Whatever the merits or demerits of the decision to fast-track the nuggety loose forward back to the starting XV against the Bulls, what could not be denied was that he was well below his known best levels of dynamic, multi-skilled performance.

And divisive character that he is, someone like Watson must only delight his army of detractors when he fails to cut the personal mustard.

Indeed, the pure bigots in their midst will gloriously overlook aspects like his try-saving tackle in at least one instance when the Bulls threatened the hard-pressed Kings’ line, and probably also the fact that Engelbrecht, on this occasion, was no great shakes either after entering the fray powered by such an elixir of public affection.

You do wonder, at times like that, whether the strongly self-motivated Watson – give him some credit, he’s no emotional shrinking violet – ever yearns anew for more welcoming climes.

In his stint at faraway Bath, for instance, he was branded “inspirational” as a player and popular off the field by then coach Steve Meehan.

In the unrelentingly complex, volatile South African landscape, Watson and others in his sporting family seldom occupy any kind of tranquil, birds-are-singing middle ground: adulation from one swollen constituency, revulsion from another, and disconcertingly little in between.

Against that backdrop, Watson’s leadership of a Super Rugby side will always carry an array of obvious pros and cons.

Who wouldn’t wish to be a fly on the wall when Solomons, head coach Matt Sexton and others get down to the potentially delicate issue of discussing whether to have Watson run out first from the tunnel against the in-form Cheetahs in Bloemfontein this Saturday (19:10 kick-off)?

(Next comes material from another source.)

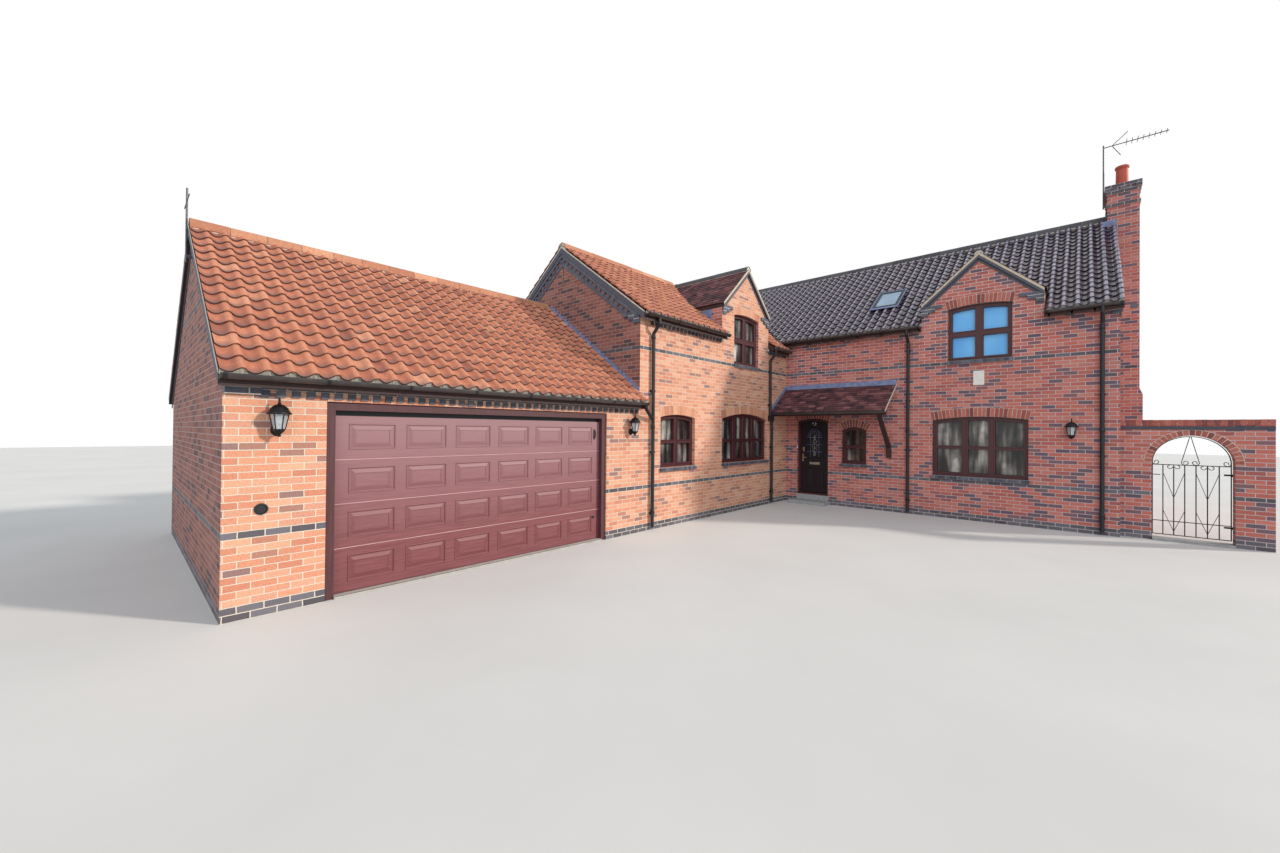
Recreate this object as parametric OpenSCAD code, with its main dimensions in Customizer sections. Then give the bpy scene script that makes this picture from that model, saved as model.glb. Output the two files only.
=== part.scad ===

The one thing on the team brains trust’s side, should they decide to limit Watson’s possible participation to a more measured kind this time – ie, some game-time off the bench – is the purely rugby-based justification of shaky present form.

Then again, they also say that the best way to restore a key player to peak performance after a layoff is to get as many game miles beneath the belt as possible, to make up for lost time.

But what we also know is that when the name Luke Watson comes up, a good deal more than just “the game-plan for Saturday” can be hovering tantalisingly within earshot of the agenda. Who would be so brave as to stake their house on the designated skipper for 2013 being unanimously feted in the dressing room?

A personal gut feel – and this comes from someone loath to ever under-value Watson’s fine playing credentials when at best health and fitness – is that any meaningful restoration of the Kings’ mojo at Free State Stadium is likelier to come with seasoned midfielder Andries Strauss leading out the troops against his former franchise.

Where that would leave Watson a little further up the road ... well, does anyone have the definitive answer to that?